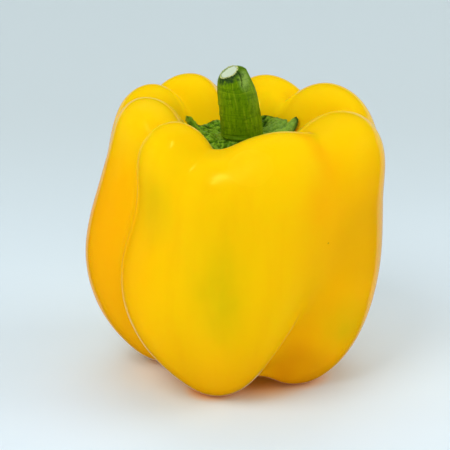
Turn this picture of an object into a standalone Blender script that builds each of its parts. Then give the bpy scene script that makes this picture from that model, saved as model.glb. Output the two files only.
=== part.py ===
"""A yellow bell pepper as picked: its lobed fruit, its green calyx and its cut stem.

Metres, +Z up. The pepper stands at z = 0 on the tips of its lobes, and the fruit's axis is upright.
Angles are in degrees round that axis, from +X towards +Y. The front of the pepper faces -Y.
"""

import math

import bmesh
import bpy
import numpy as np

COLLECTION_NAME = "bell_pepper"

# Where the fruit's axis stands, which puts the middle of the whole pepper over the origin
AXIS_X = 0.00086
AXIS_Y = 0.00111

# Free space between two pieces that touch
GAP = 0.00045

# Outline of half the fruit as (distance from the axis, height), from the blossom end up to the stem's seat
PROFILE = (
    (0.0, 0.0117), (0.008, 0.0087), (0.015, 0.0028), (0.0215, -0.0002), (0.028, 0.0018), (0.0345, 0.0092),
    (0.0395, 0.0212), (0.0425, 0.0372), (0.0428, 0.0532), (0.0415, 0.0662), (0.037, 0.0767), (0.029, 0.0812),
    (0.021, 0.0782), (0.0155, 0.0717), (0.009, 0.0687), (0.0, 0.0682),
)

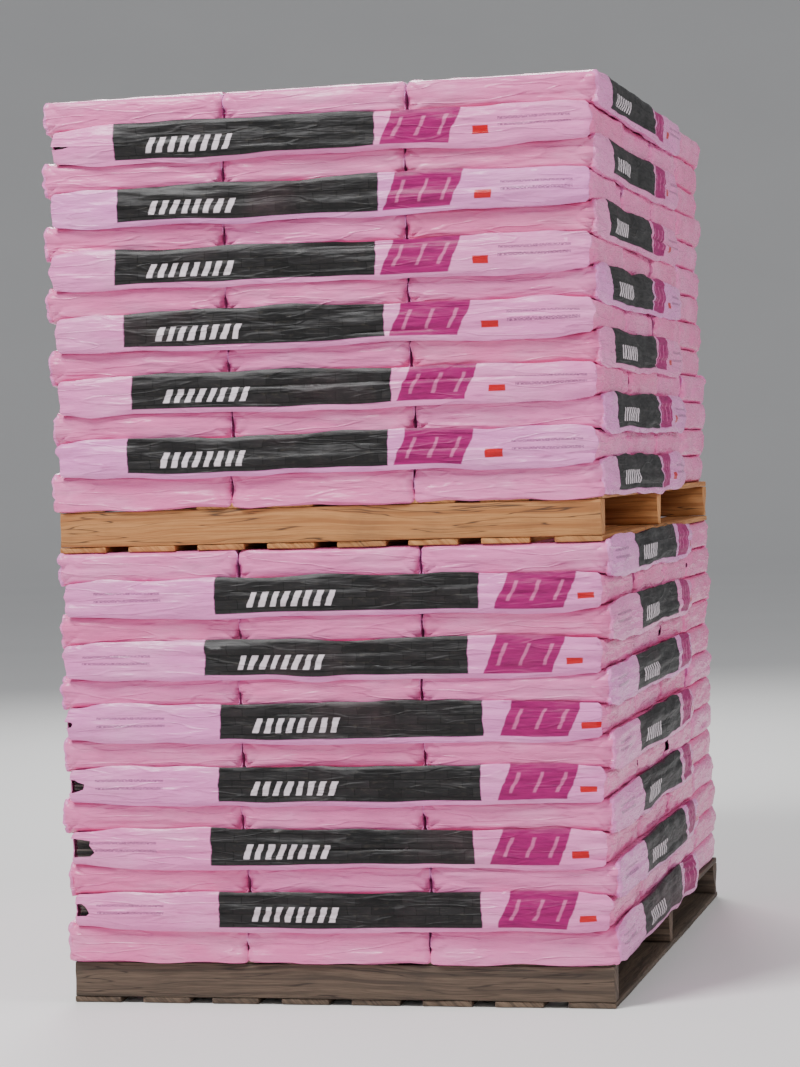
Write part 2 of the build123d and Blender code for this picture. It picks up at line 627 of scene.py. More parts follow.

[GIVEN REQUEST]
Write out every record verbatim.

[SOLUTION TO THIS TASK]
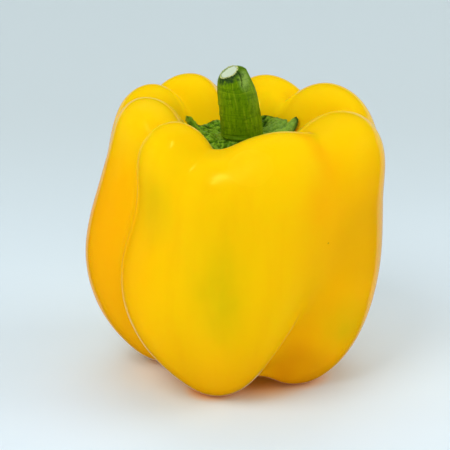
Turn this picture of an object into a standalone Blender script that builds each of its parts. Then give the bpy scene script that makes this picture from that model, saved as model.glb. Output the two files only.
=== part.py ===
"""A yellow bell pepper as picked: its lobed fruit, its green calyx and its cut stem.

Metres, +Z up. The pepper stands at z = 0 on the tips of its lobes, and the fruit's axis is upright.
Angles are in degrees round that axis, from +X towards +Y. The front of the pepper faces -Y.
"""

import math

import bmesh
import bpy
import numpy as np

COLLECTION_NAME = "bell_pepper"

# Where the fruit's axis stands, which puts the middle of the whole pepper over the origin
AXIS_X = 0.00086
AXIS_Y = 0.00111

# Free space between two pieces that touch
GAP = 0.00045

# Outline of half the fruit as (distance from the axis, height), from the blossom end up to the stem's seat
PROFILE = (
    (0.0, 0.0117), (0.008, 0.0087), (0.015, 0.0028), (0.0215, -0.0002), (0.028, 0.0018), (0.0345, 0.0092),
    (0.0395, 0.0212), (0.0425, 0.0372), (0.0428, 0.0532), (0.0415, 0.0662), (0.037, 0.0767), (0.029, 0.0812),
    (0.021, 0.0782), (0.0155, 0.0717), (0.009, 0.0687), (0.0, 0.0682),
)

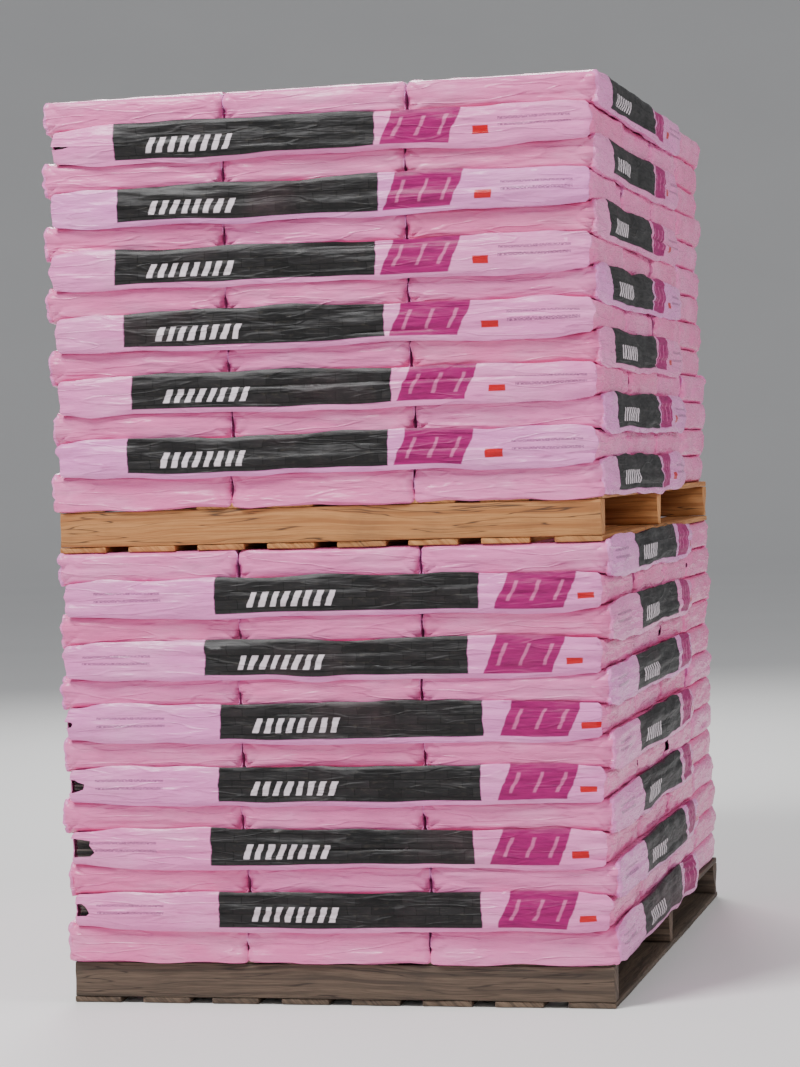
Write part 2 of the build123d and Blender code for this picture. It picks up at line 627 of scene.py. More parts follow.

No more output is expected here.